Trick your brain into consuming fewer calories.
Common holiday dinner scenario: Enticed by all of your favorite foods against the backdrop of a festive setting, you pile your plate high with a little extra of everything. Though you have every intention of finishing, you simply can’t compete with the oversized portions, which invariably prompts someone to say, “your eyes were bigger than your stomach!” Well it turns out there is indeed some truth to the link between vision and appetite. It’s so close in fact, that researchers at the University of Tokyo have found a way to manipulate appetite with augmented reality.
The team has developed an AR system that is able to ‘trick’ your brain into thinking you’re eating more than you really are. They found that the feeling of being full is partially determined by how much food you see yourself eating, so by making the food appear larger than it actually is they were able to make users feel fuller sooner.
The system works by mounting a camera onto a person’s head that points down onto the food being held in their hand. The camera’s signal is processed by an algorithm that is able to identify food items and make it appear larger while also making the user’s hand look as if it is opening wider to hold the larger piece of food.
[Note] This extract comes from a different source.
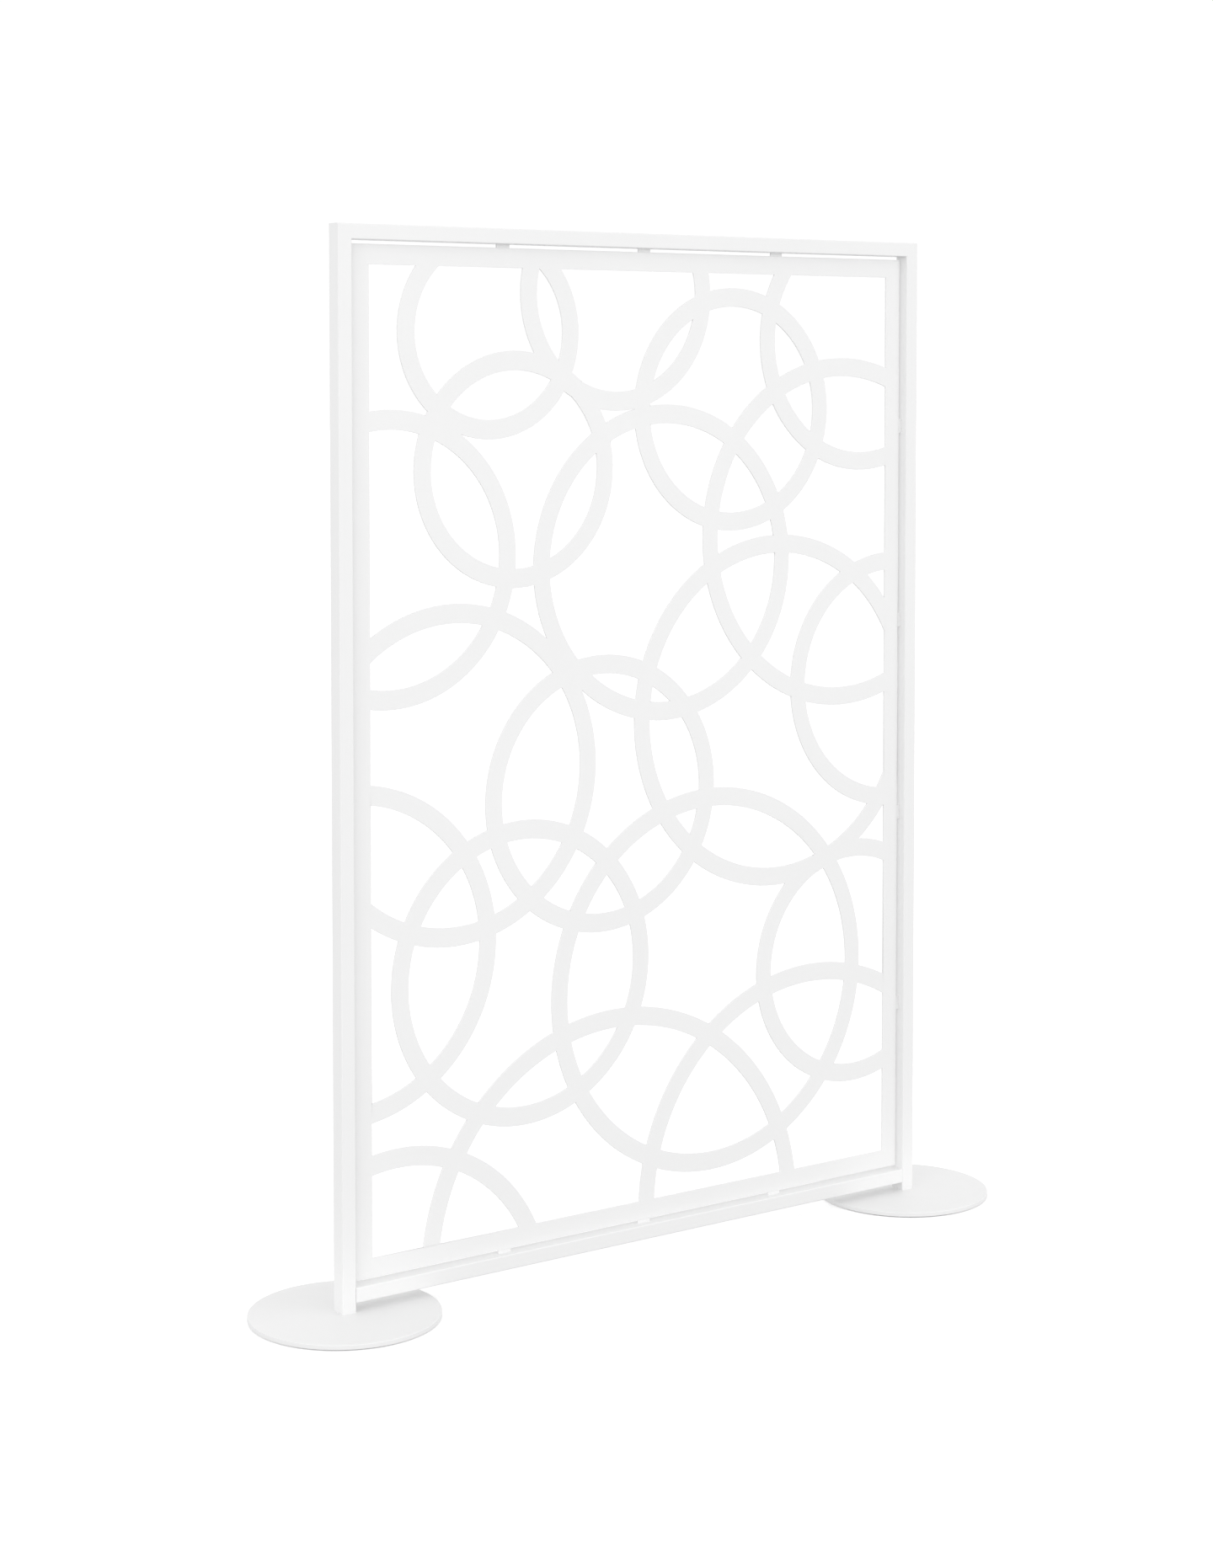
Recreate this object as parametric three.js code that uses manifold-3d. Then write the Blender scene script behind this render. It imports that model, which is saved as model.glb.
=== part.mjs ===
// Free-standing partition wall: a welded tube frame, a laser-cut sheet of overlapping rings
// held inside it on small lugs, and two round base plates bolted under the posts.
// Millimetres, +Z up, X along the width, the front faces -Y.
// The origin lies on the floor, midway between the posts.

import * as THREE from 'three';
import { mergeVertices } from 'three/addons/utils/BufferGeometryUtils.js';
import Module from 'manifold-3d';

// Overall size
const FRAME_WIDTH = 1200; // outside to outside of the posts
const TOTAL_HEIGHT = 1740; // floor to the top of the top rail

// Tube of the posts and rails
const TUBE_FACE = 25; // seen from the front
const TUBE_DEPTH = 30; // front to back
const TUBE_WALL = 1.5;
const TUBE_CORNER = 2; // outside corner radius
const MITRE_GAP = 0.4; // measured down the post, filled by the weld

// Ring panel
const SHEET = 3;
const PANEL_GAP = 6; // slot between the panel and the tubes
const PANEL_BORDER = 32;
const RING_BAND = 32;

// Lugs that bridge the slot
const LUG_LENGTH = 25;
const LUGS_PER_RAIL = 3;
const LUGS_PER_POST = 4;
const END_LUG_FROM_PANEL_END = 300; // centre of the first lug on a post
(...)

This feed is then streamed to a pair of glasses worn by the diner, which display the augmented food item, giving them the experience of eating something larger than they actually are.
But does it really work? The creators claim that during tests users ate 10% less, when food was made to appear 1.5 times larger. The system even works in reverse. When food is made to look smaller, it increases a person’s appetite. While still just a prototype, this augmented reality trick could interface with future gadgets like Google Glass and become a widespread dieting aid. Once perfected, the system could potentially detect unhealthy foods and automatically increase their size, or make nutritious foods look more appetizing with specific colors and presentations.
It’s the creator’s hope to develop technology that encourages healthy eating habits without the need to think — a behavioral approach to dieting that involves a ‘brain hack’ rather than chemicals. By effectively placing a mediator between humans and their desires, this technology could help encourage long-term changes in eating habits rather than the fleeting feeling of being full. But no matter how smart the technology may be, a little bit of willpower is still necessary. Users need to choose to put the glasses on after all, and promise to keep them on all the way through dessert.